Thursday, June 16, 2011

Shearing Time in the Gulf Islands

With the warm days of spring comes shearing time for many flocks in the Gulf Islands. Most people arrange for a professional shearer who can quickly remove the fleece in one piece in just minutes. Many islands arrange for the shearer to come over for one or more days to do all of the sheep. Smaller flocks may hold their sheep overnight in a barn so that they are dry and ready to go. Larger flocks will hope for good weather, and will gather the flock into a corral, hopefully with a covered area and handling facility. The weather was good for shearing this year, and the wool looked clean and strong. We remove the dirty tags in a process called "skirting" the fleece, then roll it up and place it in a big burlap sack that is held in place in a tall wooden frame specially built for packing wool. To pack the fleeces tight someone gets on top and stomps the wool down into the bag. Once it is full, we use a large needle to sew the bag tight, label it, and ship it.
Large carding machine, Custom Woolen Mills
The packed wool may go to the Canadian Cooperative Wool Growers (CCWG) where it is sorted, graded, processed and marketed. Sometimes we ship to Custom Woolen Mills in Alberta and have socks, comforters, pillows, blankets and yarn made. This year we made a trip there will a truck full of wool sacks, and were able to bring back a load of pillows and comforters. Some people who have special wool-type sheep may opt to prepare and store each fleece separately and process according to that market so that they can obtain a higher price.
Demand for wool worldwide has been increasing – architects demanding wool carpets, consumers interested in natural fabrics - as the world supply declines, resulting in rising prices for wool. Wool from Canada is primarily exported and China has become a major customer. Last fall, the general manager of CCWG took a wool marketing trip to China and attended an international trade show for wool. He was able negotiate thirteen wool contracts with different woolen mills, representing the sale of 650,000 pounds, or 13 container loads, of wool. He traveled by train and car to the various wool mills and said that Canadian wool was well received. It is a relief to see the prices increasing, given that many sheep producers let their wool become mulch and shearing costs often exceed what the producer can get for their wool. Still, there are many sheep producers who pack their wool for CCWG and make the annual wool drop-off a bit of a social event, hoping that prices will improve.

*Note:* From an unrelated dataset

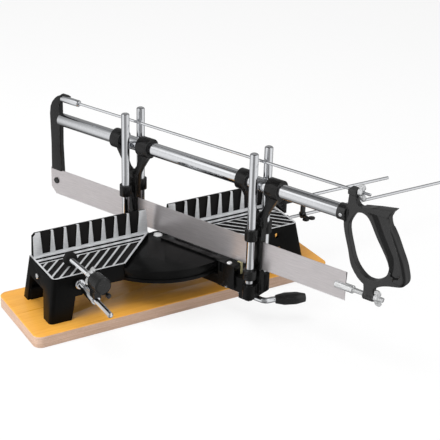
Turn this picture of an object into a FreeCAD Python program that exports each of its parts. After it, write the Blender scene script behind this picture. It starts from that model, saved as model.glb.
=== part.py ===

My brother in law, Graham Rannie, shearing one of our rams when he was last visiting - Alex and Isaac look on
This year the 93rd AGM for the Canadian Cooperative Wool Growers was held in Abbotsford, BC. The CCWG is a sheep producer cooperative with producer shareholders. CCWG is organized to market Canada's wool in the most efficient and profitable way and encourage quality wool production in Canada. The CCWG catalogue is mailed to 20,000 sheep producers in Canada, offering a full range of livestock products, a directory of sheep breeders and shearers, and information. Ken Mallinson is the Director for BC. Among the producers across Canada recognized for their efforts in producing wool, two sets of producers from BC received awards at the AGM. Wayne and Mary Schaad from Black Creek and John and Lorraine Buchanan from Metchosin, all BC Sheep Federation members from Vancouver Island, were the Certificate of Merit winners from BC. These wool growers exemplify the co-operative spirit and were recognized for the extra pride they take in their wool. The recipients of these awards were selected by a panel of judges representing the shearing, warehousing, grading, selling and buying of wool.
My son, Alex, shearing a California Red
Pieter DeMooy shearing one from our commercial flock
Pieter DeMooy from Central Saanich was the shearer for both flocks. Pieter shears many of the flocks in the Gulf Islands and Vancouver Island. He started shearing in 4-H, then went on to shear with the best shearers in New Zealand, Australia and the UK before settling back in Canada and working in the floral industry. He was brought out of shearing-retirement when his good friend and fellow shearer, David Nichols, passed away suddenly. David had been the main shearer for the Gulf Islands for many years, and he had family and friends in the islands. Pieter helped fill the void, both as a shearer and as a friend to many sheep producers who appreciate his skills.